• [Problem statement]: Repeat each line word for word.

--- Start ---

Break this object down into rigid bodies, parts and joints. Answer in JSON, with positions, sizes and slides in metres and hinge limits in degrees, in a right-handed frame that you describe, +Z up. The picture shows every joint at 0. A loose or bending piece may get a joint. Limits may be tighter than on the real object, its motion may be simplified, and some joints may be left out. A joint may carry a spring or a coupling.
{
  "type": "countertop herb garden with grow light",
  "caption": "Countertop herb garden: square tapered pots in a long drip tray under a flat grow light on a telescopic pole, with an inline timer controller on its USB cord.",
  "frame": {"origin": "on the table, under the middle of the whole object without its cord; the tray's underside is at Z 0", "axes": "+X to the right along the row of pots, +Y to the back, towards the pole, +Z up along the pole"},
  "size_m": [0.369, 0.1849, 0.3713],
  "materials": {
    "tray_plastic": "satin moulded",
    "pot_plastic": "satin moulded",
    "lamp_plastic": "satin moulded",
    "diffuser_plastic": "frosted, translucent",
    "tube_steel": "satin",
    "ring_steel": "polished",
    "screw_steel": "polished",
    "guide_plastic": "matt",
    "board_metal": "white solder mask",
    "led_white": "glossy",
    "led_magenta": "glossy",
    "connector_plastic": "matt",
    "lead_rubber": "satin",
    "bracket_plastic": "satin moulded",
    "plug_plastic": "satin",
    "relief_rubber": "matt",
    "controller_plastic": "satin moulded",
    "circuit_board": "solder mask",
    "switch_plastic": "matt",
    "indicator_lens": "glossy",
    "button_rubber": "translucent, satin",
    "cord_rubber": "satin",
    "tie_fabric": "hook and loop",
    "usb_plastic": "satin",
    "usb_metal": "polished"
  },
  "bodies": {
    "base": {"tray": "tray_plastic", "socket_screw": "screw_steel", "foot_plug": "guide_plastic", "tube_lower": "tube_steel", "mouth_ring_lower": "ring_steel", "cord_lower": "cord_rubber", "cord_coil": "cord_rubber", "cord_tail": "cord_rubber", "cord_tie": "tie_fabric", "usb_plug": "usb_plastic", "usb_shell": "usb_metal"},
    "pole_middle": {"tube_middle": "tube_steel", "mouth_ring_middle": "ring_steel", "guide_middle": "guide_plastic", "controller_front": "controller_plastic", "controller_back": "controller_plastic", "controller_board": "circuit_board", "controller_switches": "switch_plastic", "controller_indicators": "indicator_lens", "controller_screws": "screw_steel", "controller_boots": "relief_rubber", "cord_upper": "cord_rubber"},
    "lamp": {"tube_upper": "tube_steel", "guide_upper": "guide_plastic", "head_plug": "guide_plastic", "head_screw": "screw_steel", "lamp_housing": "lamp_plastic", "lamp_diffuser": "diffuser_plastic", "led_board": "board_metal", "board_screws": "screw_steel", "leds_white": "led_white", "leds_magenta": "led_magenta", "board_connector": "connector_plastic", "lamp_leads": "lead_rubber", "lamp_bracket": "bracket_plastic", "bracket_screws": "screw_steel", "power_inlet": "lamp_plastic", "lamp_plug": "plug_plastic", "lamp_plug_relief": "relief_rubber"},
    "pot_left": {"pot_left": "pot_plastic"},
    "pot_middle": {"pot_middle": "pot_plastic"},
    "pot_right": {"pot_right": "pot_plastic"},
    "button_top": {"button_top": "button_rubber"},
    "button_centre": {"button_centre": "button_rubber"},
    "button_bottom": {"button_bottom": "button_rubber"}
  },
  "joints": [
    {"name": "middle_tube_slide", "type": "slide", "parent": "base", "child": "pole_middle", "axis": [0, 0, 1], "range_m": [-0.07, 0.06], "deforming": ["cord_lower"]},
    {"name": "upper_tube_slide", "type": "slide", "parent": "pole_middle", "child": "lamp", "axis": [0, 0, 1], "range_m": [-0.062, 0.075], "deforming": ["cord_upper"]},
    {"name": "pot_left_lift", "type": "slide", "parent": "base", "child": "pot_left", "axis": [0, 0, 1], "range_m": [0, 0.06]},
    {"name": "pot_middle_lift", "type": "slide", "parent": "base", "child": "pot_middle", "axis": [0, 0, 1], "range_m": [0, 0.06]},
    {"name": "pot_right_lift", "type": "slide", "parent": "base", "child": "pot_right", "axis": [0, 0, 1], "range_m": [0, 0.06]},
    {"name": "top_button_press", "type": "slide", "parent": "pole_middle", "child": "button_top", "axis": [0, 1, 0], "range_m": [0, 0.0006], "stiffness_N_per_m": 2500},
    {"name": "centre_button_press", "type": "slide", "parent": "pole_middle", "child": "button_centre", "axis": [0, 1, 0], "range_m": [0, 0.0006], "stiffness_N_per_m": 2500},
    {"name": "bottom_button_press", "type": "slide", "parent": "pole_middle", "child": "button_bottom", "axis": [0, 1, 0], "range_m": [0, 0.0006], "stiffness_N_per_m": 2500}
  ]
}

--- End ---

• [Output below]:
Break this object down into rigid bodies, parts and joints. Answer in JSON, with positions, sizes and slides in metres and hinge limits in degrees, in a right-handed frame that you describe, +Z up. The picture shows every joint at 0. A loose or bending piece may get a joint. Limits may be tighter than on the real object, its motion may be simplified, and some joints may be left out. A joint may carry a spring or a coupling.
{
  "type": "countertop herb garden with grow light",
  "caption": "Countertop herb garden: square tapered pots in a long drip tray under a flat grow light on a telescopic pole, with an inline timer controller on its USB cord.",
  "frame": {"origin": "on the table, under the middle of the whole object without its cord; the tray's underside is at Z 0", "axes": "+X to the right along the row of pots, +Y to the back, towards the pole, +Z up along the pole"},
  "size_m": [0.369, 0.1849, 0.3713],
  "materials": {
    "tray_plastic": "satin moulded",
    "pot_plastic": "satin moulded",
    "lamp_plastic": "satin moulded",
    "diffuser_plastic": "frosted, translucent",
    "tube_steel": "satin",
    "ring_steel": "polished",
    "screw_steel": "polished",
    "guide_plastic": "matt",
    "board_metal": "white solder mask",
    "led_white": "glossy",
    "led_magenta": "glossy",
    "connector_plastic": "matt",
    "lead_rubber": "satin",
    "bracket_plastic": "satin moulded",
    "plug_plastic": "satin",
    "relief_rubber": "matt",
    "controller_plastic": "satin moulded",
    "circuit_board": "solder mask",
    "switch_plastic": "matt",
    "indicator_lens": "glossy",
    "button_rubber": "translucent, satin",
    "cord_rubber": "satin",
    "tie_fabric": "hook and loop",
    "usb_plastic": "satin",
    "usb_metal": "polished"
  },
  "bodies": {
    "base": {"tray": "tray_plastic", "socket_screw": "screw_steel", "foot_plug": "guide_plastic", "tube_lower": "tube_steel", "mouth_ring_lower": "ring_steel", "cord_lower": "cord_rubber", "cord_coil": "cord_rubber", "cord_tail": "cord_rubber", "cord_tie": "tie_fabric", "usb_plug": "usb_plastic", "usb_shell": "usb_metal"},
    "pole_middle": {"tube_middle": "tube_steel", "mouth_ring_middle": "ring_steel", "guide_middle": "guide_plastic", "controller_front": "controller_plastic", "controller_back": "controller_plastic", "controller_board": "circuit_board", "controller_switches": "switch_plastic", "controller_indicators": "indicator_lens", "controller_screws": "screw_steel", "controller_boots": "relief_rubber", "cord_upper": "cord_rubber"},
    "lamp": {"tube_upper": "tube_steel", "guide_upper": "guide_plastic", "head_plug": "guide_plastic", "head_screw": "screw_steel", "lamp_housing": "lamp_plastic", "lamp_diffuser": "diffuser_plastic", "led_board": "board_metal", "board_screws": "screw_steel", "leds_white": "led_white", "leds_magenta": "led_magenta", "board_connector": "connector_plastic", "lamp_leads": "lead_rubber", "lamp_bracket": "bracket_plastic", "bracket_screws": "screw_steel", "power_inlet": "lamp_plastic", "lamp_plug": "plug_plastic", "lamp_plug_relief": "relief_rubber"},
    "pot_left": {"pot_left": "pot_plastic"},
    "pot_middle": {"pot_middle": "pot_plastic"},
    "pot_right": {"pot_right": "pot_plastic"},
    "button_top": {"button_top": "button_rubber"},
    "button_centre": {"button_centre": "button_rubber"},
    "button_bottom": {"button_bottom": "button_rubber"}
  },
  "joints": [
    {"name": "middle_tube_slide", "type": "slide", "parent": "base", "child": "pole_middle", "axis": [0, 0, 1], "range_m": [-0.07, 0.06], "deforming": ["cord_lower"]},
    {"name": "upper_tube_slide", "type": "slide", "parent": "pole_middle", "child": "lamp", "axis": [0, 0, 1], "range_m": [-0.062, 0.075], "deforming": ["cord_upper"]},
    {"name": "pot_left_lift", "type": "slide", "parent": "base", "child": "pot_left", "axis": [0, 0, 1], "range_m": [0, 0.06]},
    {"name": "pot_middle_lift", "type": "slide", "parent": "base", "child": "pot_middle", "axis": [0, 0, 1], "range_m": [0, 0.06]},
    {"name": "pot_right_lift", "type": "slide", "parent": "base", "child": "pot_right", "axis": [0, 0, 1], "range_m": [0, 0.06]},
    {"name": "top_button_press", "type": "slide", "parent": "pole_middle", "child": "button_top", "axis": [0, 1, 0], "range_m": [0, 0.0006], "stiffness_N_per_m": 2500},
    {"name": "centre_button_press", "type": "slide", "parent": "pole_middle", "child": "button_centre", "axis": [0, 1, 0], "range_m": [0, 0.0006], "stiffness_N_per_m": 2500},
    {"name": "bottom_button_press", "type": "slide", "parent": "pole_middle", "child": "button_bottom", "axis": [0, 1, 0], "range_m": [0, 0.0006], "stiffness_N_per_m": 2500}
  ]
}